Bupati Kabupaten Nias, Laoly kepada GAHARU menyatakan bahawa sebagai kabupaten induk Nias dan juga tiga kabupaten lain juga kota Gunung Sitoli siap menerima investor mana saja yang mau menanamkan modalnya di Nias. “Lihat sendiri kan, jalan lingkar Nias sudah bagus dan itu statusnya jalan negara sekarang yang dikelola departeman pekerjaan umum,” tutur pengacara di Jakarta sebelum memimpin kabupaten Nias.
Laoly juga menambahkan bahwa jika ada yang mengatakan bahwa masih ada saja gangguan di Nias, itu sama sekali tidak benar. “Lihat sendiri kan saat Anda berkunjung ke Teluk Dalam aman-aman saja, itu hanya upaya orang yang tidak mau Nias berkembang dan maju,” tutur politisi yang dulu aktif di PDKB ini.
Gempa 2015 Mempersatukan
Sembilan tahun pasca gempa yang melulantahkan Nias, November 2014 Nias bergeliat melangsungkan perhelatan besar dengan menjadi tuan rumah Sidang Raya PGI XVI yang untuk pertama kalinya. Bersama gereja tuan rumah BNKP, ONKP, AMIN serta empat kabupaten dan satu kota secara kompak menjadi tuan rumah penuh bagi penyelenggaraan perhelatan besar dari gereja di Indonesia.
Wakil Presiden Jusuf Kalla hadir dalam membuka Sidang Raya PGI dihadapan 10 ribu warga nias dan lebih dari seribu para tokoh gereja yang menghadiri acara tersebut. Untuk menyukseskan acara terutama transportasi departemen perhubungan sampai mendatangkan 20 unit mobil dari Jakarta dan Medan demi suksesnya acaranya.

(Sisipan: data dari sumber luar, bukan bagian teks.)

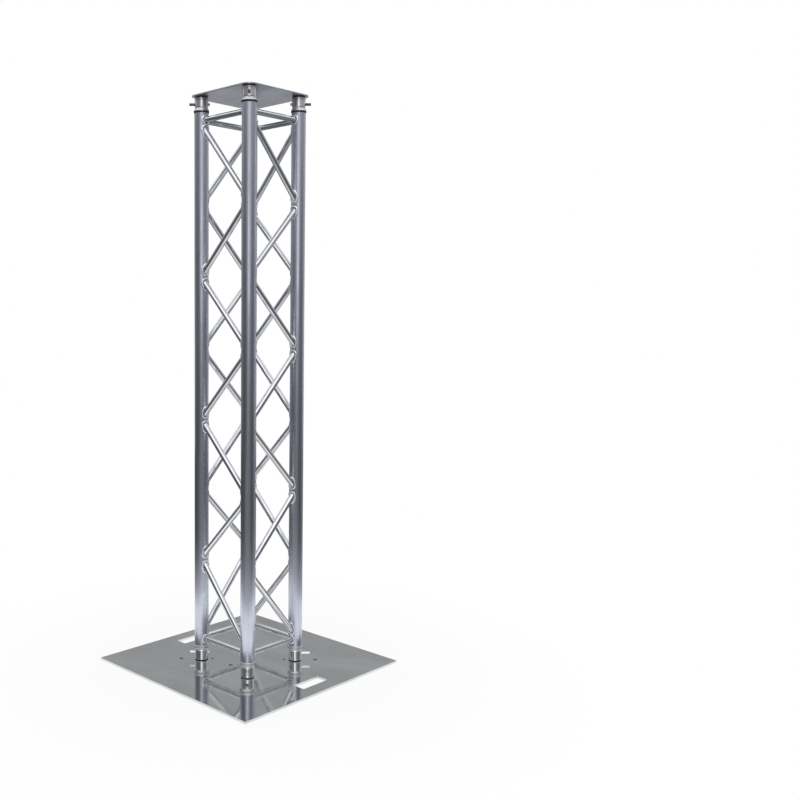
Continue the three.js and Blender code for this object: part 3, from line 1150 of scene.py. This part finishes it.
def add_floor():
    """White for the camera, with the totem's shadow. In metal, white paper that ends about a metre out."""
    bpy.ops.mesh.primitive_circle_add(vertices=floor_sides, radius=floor_radius, fill_type="NGON")
    floor = bpy.context.object
    floor.name = "studio_floor"
    f = Finish("studio_floor", 0.0)
    distance = f.vector("LENGTH", f.bare_place, result="Value")
    lit = f.add("ShaderNodeBsdfDiffuse", {"Color": (0.95, 0.95, 0.95, 1.0)}).outputs[0]
    white = f.emission((1, 1, 1), 1.0)
    whiteness = f.remap(distance, shadow_fades_from, shadow_ends_at, 1 - shadow_share, 1.0)
    with_shadow = f.mix_shaders(whiteness, lit, white)
    light = with_glows(f, f.steps(distance, paper), distance, floor_glows)
    in_metal = f.emission((0.96, 0.98, 1.0), light)
    camera_ray = f.add("ShaderNodeLightPath", {}).outputs["Is Camera Ray"]
    seen = f.mix_shaders(camera_ray, in_metal, with_shadow)
    floor.data.materials.append(f.finish_with(f.mix_shaders(f.background_ray(), lit, seen)))


def add_room():
    """The studio's walls and ceiling, seen only in the metal and as its soft light."""
    middle = (0, 0, room_height)
    bpy.ops.mesh.primitive_uv_sphere_add(
        segments=room_segments, ring_count=room_rings, radius=room_radius, location=middle
    )
    room = bpy.context.object
    room.name = "studio_room"
    room.visible_camera = False
    f = Finish("studio_room", 0.0)
    height = f.height(f.vector("NORMALIZE", f.bare_place))
    front = towards(f, *bright_sector)
    light = f.math("MULTIPLY", front, f.steps(height, front_wall))
    rear = f.math("MULTIPLY", f.math("SUBTRACT", 1.0, front), f.steps(height, rear_wall))
    light = with_glows(f, f.math("ADD", light, rear), height, wall_glows)
    room.data.materials.append(f.finish_with(f.emission((0.95, 0.97, 1.0), light)))


def add_softbox():
    data = bpy.data.lights.new("overhead", "AREA")
    data.size = softbox_side
    data.energy = softbox_power
    turn = (softbox_target - softbox_place).to_track_quat("-Z", "Y")
    placed("overhead", data, Matrix.Translation(softbox_place) @ turn.to_matrix().to_4x4())


def add_world():
    """White behind the totem, and a fill of light for what lies outside the room."""
    world = bpy.data.worlds.new("studio")
    bpy.context.scene.world = world
    world.use_nodes = True
    nodes = Nodes(world.node_tree)
    background = nodes.tree.nodes["Background"]
    background.inputs["Color"].default_value = (1, 1, 1, 1)
    strength = nodes.remap(nodes.background_ray(), 0.0, 1.0, world_fill, 1.0)
    nodes.tree.links.new(strength, background.inputs["Strength"])


add_camera()
add_floor()
add_room()
add_softbox()
add_world()

bpy.context.scene.view_settings.view_transform = "Standard"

Ada yang satu hal menarik dari pengalaman Nias diguncang gempa. Masyarakat Nias umumnya menyadari bahwa perlu ada kesatuan yang erat dalam usaha membangun kembali Nias. Dampaknya hampir tidak terlihat sisa-sisa reruntuhan pasca gempa 8,9 skala richter yang melulantahkan Nias. Tema PGI “Tuhan angkat dari samudera raya” terasa pas dengan Nias yang kini bergeliat lagi.
Dampak lain juga dirasakan di gereja. Seperti diakui Pdt Harefa dari BNKP bahwa gempa 2015 bukan saja mempersatukan masyarakat Nias tetapi membuat gereja semakin berbenah dalam melayani jemaat. Sebabnya masuknya berbagai aliran ke Nias membuat gereja lokal berbenah untuk melayani jemaatnya dengan lebih baik. “Kita tidak mau jemaat kelaparan (rohani) supaya domba tidak tercuri,” ungkapnya dengan mimik serius.